ECLI:NL:CRVB:2004:AR5304
Centrale Raad van Beroep
- Hoger beroep
- J.C.F. Talman
- G.P.A.M. Garvelink-Jonkers
- K. Zeilemaker
- Rechtspraak.nl
Weigering benoeming sollicitant in functie van senioroperator na selectieprocedure
In deze zaak heeft appellant hoger beroep ingesteld tegen de uitspraak van de rechtbank Rotterdam, die zijn beroep tegen de weigering van de Minister van Verkeer en Waterstaat om hem te benoemen in de functie van senioroperator ongegrond heeft verklaard. Appellant was werkzaam als operator en had gesolliciteerd naar de nieuwe functie van senioroperator, waarvoor hij samen met twintig collega’s werd uitgenodigd.
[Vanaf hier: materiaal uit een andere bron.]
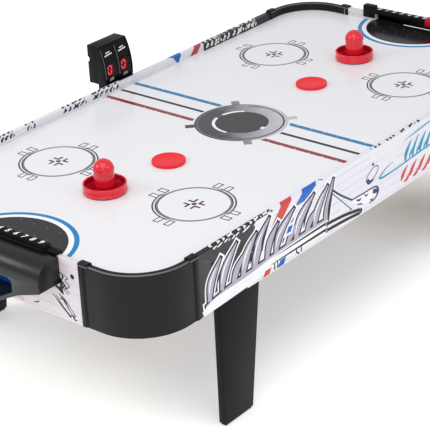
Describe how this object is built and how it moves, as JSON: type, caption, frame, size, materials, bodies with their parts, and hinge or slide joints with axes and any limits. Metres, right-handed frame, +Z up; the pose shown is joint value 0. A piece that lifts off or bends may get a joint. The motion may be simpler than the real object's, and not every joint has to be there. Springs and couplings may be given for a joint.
{
  "type": "tabletop air hockey table",
  "caption": "Tabletop air hockey table with board legs, moulded corners, air fan, goal puck catchers, sliding score markers, electronic scoreboard, pushers and pucks.",
  "frame": {"origin": "centre of the table's bounding box on the surface it stands on", "axes": "+X runs along the table towards the far goal, +Y across it towards the scoreboard, +Z up"},
  "size_m": [1.097, 0.5516, 0.345],
  "materials": {
    "field_print": "smooth printed laminate on board",
    "rail_print": "printed satin laminate on fibreboard",
    "raw_board": "bare fibreboard",
    "black_plastic": "satin moulded",
    "black_board": "black laminate on fibreboard",
    "rubber_pad": "matte",
    "steel": "zinc plated",
    "dark_steel": "black oxide screws",
    "red_plastic": "satin moulded",
    "red_gloss": "polished moulded",
    "grey_plastic": "satin moulded",
    "white_plastic": "satin moulded",
    "smoked_window": "smoked red, glossy",
    "circuit_board": "solder mask",
    "felt": "dense felt"
  },
  "bodies": {
    "table": {"playfield": "field_print", "bottom_panel": "raw_board", "side_rail_right": "rail_print", "side_rail_left": "rail_print", "end_rail_near": "rail_print", "end_rail_far": "rail_print", "corner_near_right": "black_plastic", "corner_near_left": "black_plastic", "corner_far_right": "black_plastic", "corner_far_left": "black_plastic", "side_batten_right": "raw_board", "side_batten_left": "raw_board", "end_batten_near": "raw_board", "end_batten_far": "raw_board", "leg_near_right": "black_board", "leg_near_left": "black_board", "leg_far_right": "black_board", "leg_far_left": "black_board", "foot_pads": "rubber_pad", "leg_bolts": "steel", "rail_screws": "dark_steel", "puck_catcher_near": "black_plastic", "puck_catcher_far": "black_plastic", "score_bar_near": "black_plastic", "score_bar_far": "black_plastic", "goal_sensor_near": "grey_plastic", "goal_sensor_far": "grey_plastic", "catcher_screws": "steel", "fan_housing": "black_plastic", "fan_motor": "steel", "fan_guard": "black_plastic", "fan_screws": "steel", "switch_plate": "black_plastic", "dc_jack": "grey_plastic", "scoreboard_bracket": "black_plastic", "scoreboard_front": "black_plastic", "scoreboard_back": "black_plastic", "display_window_left": "smoked_window", "display_window_right": "smoked_window", "digit_module_left": "white_plastic", "digit_module_right": "white_plastic", "scoreboard_pcb": "circuit_board", "battery_door": "black_plastic", "scoreboard_screws": "steel"},
    "fan": {"fan_impeller": "white_plastic"},
    "rocker": {"power_rocker": "red_plastic"},
    "slider_near": {"score_slider_near": "red_plastic"},
    "slider_far": {"score_slider_far": "red_plastic"},
    "pusher_a": {"pusher_near": "red_gloss", "pusher_felt_near": "felt"},
    "pusher_b": {"pusher_far": "red_gloss", "pusher_felt_far": "felt"},
    "puck_a": {"puck_near": "red_plastic"},
    "puck_b": {"puck_far": "red_plastic"},
    "reset": {"reset_button": "red_plastic"}
  },
  "joints": [
    {"name": "fan_spin", "type": "hinge", "parent": "table", "child": "fan", "pos_m": [0, -0.0202, 0.2], "axis": [0, 0, 1], "continuous": true},
    {"name": "power_switch", "type": "hinge", "parent": "table", "child": "rocker", "pos_m": [-0.103, 0.2323, 0.244], "axis": [1, 0, 0], "range_deg": [0, 16]},
    {"name": "score_marker_near", "type": "slide", "parent": "table", "child": "slider_near", "axis": [0, 1, 0], "range_m": [-0.14, 0]},
    {"name": "score_marker_far", "type": "slide", "parent": "table", "child": "slider_far", "axis": [0, 1, 0], "range_m": [-0.037, 0.103]},
    {"name": "pusher_slide_near", "type": "slide", "parent": "table", "child": "pusher_a", "axis": [0, 1, 0], "range_m": [-0.2134, 0.2114]},
    {"name": "pusher_slide_far", "type": "slide", "parent": "table", "child": "pusher_b", "axis": [0, 1, 0], "range_m": [-0.2164, 0.2084]},
    {"name": "puck_glide_near", "type": "slide", "parent": "table", "child": "puck_a", "axis": [0, 1, 0], "range_m": [-0.2094, 0.2284]},
    {"name": "puck_glide_far", "type": "slide", "parent": "table", "child": "puck_b", "axis": [0, 1, 0], "range_m": [-0.2124, 0.2254]},
    {"name": "reset_press", "type": "slide", "parent": "table", "child": "reset", "axis": [-1, 0, 0], "range_m": [0, 0.0015], "stiffness_N_per_m": 300}
  ]
}
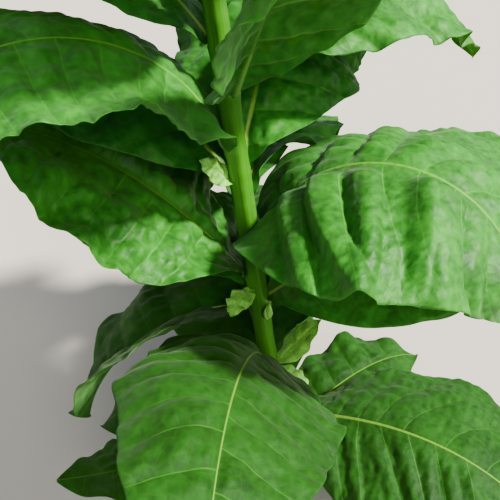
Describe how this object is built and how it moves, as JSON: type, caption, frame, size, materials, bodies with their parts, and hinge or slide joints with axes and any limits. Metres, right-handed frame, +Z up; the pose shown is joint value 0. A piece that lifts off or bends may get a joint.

De selectiecommissie selecteerde uiteindelijk negen kandidaten, waarbij appellant niet tot de geselecteerden behoorde. De Minister verklaarde het bezwaar van appellant tegen deze beslissing ongegrond.
De rechtbank oordeelde dat de Minister in redelijkheid tot zijn keuze kon komen, gebaseerd op het advies van de selectiecommissie. De rechtbank concludeerde dat de afwijzing van appellant berustte op het feit dat andere kandidaten beter scoorden op de vereiste communicatieve vaardigheden. Appellant stelde dat de beslissing onterecht was, maar de rechtbank vond geen aanknopingspunten voor deze stelling.
De Centrale Raad van Beroep bevestigde de uitspraak van de rechtbank. De Raad benadrukte dat de beslissing van een bestuursorgaan in een sollicitatieprocedure het resultaat is van een afwegingsproces, waarbij het bestuursorgaan een grote beoordelingsruimte heeft. De Raad onderschreef de conclusie van de rechtbank dat de afwijzing van appellant terecht was, aangezien de selectiecommissie op basis van hun kennis van de kandidaten en aanvullende informatie tot hun oordeel was gekomen. De Raad vond ook dat appellant voldoende op de hoogte was gesteld van het advies van de selectiecommissie en dat zijn verweer niet onaanvaardbaar was geschaad. De Raad concludeerde dat er geen termen waren voor vergoeding van proceskosten.